The Russia Forum 2009: the postmodernist paradigm as the future of international politics



The first day of work at The Russia Forum 2009, an investors’ conference organized by the Troika Dialog Group, finished with the discussion “Foreign Policy: Towards a New Security Architecture.”

Participating in a discussion of current changes in the global political arena were Paul Wolfowitz, Ambassador, Visiting Scholar at the American Enterprise Institute, previously President of the World Bank and U.S. Deputy Secretary of Defense, Sir Anthony Brenton, Former British Ambassador to Russia, UK Foreign Office, Sergey Karaganov, Chairman, Council of Foreign Defense Policy, Alexander Kramarenko, Foreign Policy Planning Department Director, Ministry of Foreign Affairs of the Russian Federation, Christopher Granville, Managing Director, Trusted Sources, and Lanxin Xiang, Professor, International History and Politics, Graduate Institute of International and Development Studies.

Will Russia’s new, active role in the international arena lead to a renewed cold war, or will it become an impetus to a fundamentally new system of international relations? Which countries and regions will prevail early in the 21st century? These questions were debated among “prodigious lecturers, practitioners, and researchers of international relations, outstanding intellectuals,” as the discussion moderator, Andrew Kuchins, Director for Russia and Eurasia, Centre for Strategic Studies, presented its participants.

The thoughtful presentations of all the participants showed that politics is not just cold calculation, but sincere belief in one’s position. For example, Sir Anthony Brenton, who reprimanded Russia for “wielding the energy weapon,” nevertheless acknowledged that “Ukraine is even guiltier” as concerns the situation with gas deliveries to Europe. Returning the discussion to its stated topic, Alexander Kramarenko expressed doubt that conversations are possible today about a new international paradigm, adding that the world appears to be returning to Westphalian principles of sovereignty. Lanxin Xiang ventured even further into history, pointing out that China’s increased role as a political and economic superpower is merely a return to positions established thousands of years ago. Furthermore, Mr. Xiang says, China is “peacefully integrating into the international system, sharing in general values.”
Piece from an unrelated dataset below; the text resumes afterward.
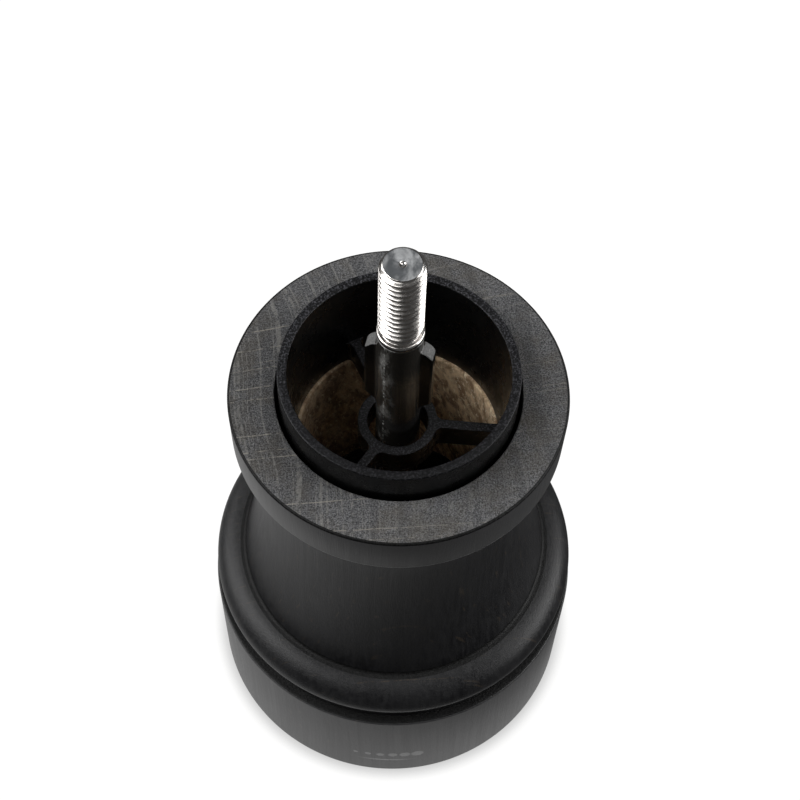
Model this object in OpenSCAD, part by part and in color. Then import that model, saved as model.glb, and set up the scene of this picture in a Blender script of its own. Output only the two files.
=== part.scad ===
// Hand pepper mill, short spool-shaped model, with its head off for filling.
// Frame: +Z up along the mill's axis, origin at the centre of the base's resting face.
// The shaft, its stud and the cone burr turn together in a bearing bridge under the burrs.
// Turning the base band turns a cam ring, which lowers the bridge and opens the burrs.
// At rest the mill is at its finest setting, with the bridge at the top of its travel.

/* [Body] */
// Height of the wooden top face above the table
body_h = 74.6; // [74:0.1:78]
// Diameter of the rim band round the top
rim_d = 46.4; // [45.6:0.1:47.4]
// Height of the rim band
rim_h = 7; // [5:0.1:8]
// Diameter at the narrowest part of the waist
waist_d = 39.6; // [39:0.1:41]
// Height of the narrowest part of the waist above the table
waist_z = 57; // [50:0.5:60]
// Diameter of the bead above the groove
bead_d = 56; // [55.6:0.1:56.4]
// Height of the bead
bead_h = 4.3; // [4:0.1:4.6]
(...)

The panelists made note of substantial changes in global affairs over the past ten years: economic and political rallies in Asia alongside a slump in the West, surges in the cost of resources as well as in their shipment from the “commodities” regions to the industrial ones, an intensified struggle for influential territories, an economic and political rally in Russia based on high commodity prices, and deteriorations in the management of international relations. Shifting attention to the future, the panelists noted that the present crisis gives chances to look for contact points and mutual interests.

Despite the “multi-polarity” of the highlighted positions, Paul Wolfowitz, the Republican strategist, Christopher Granville, the cautious observer, and a skeptical Sergey Karaganov all agreed that tomorrow the world will have to formulate a new, postmodern paradigm of international relations: establishing collective leadership in international affairs, creating common approaches to world politics, and building an institution capable of representing the interests of all participants in political processes.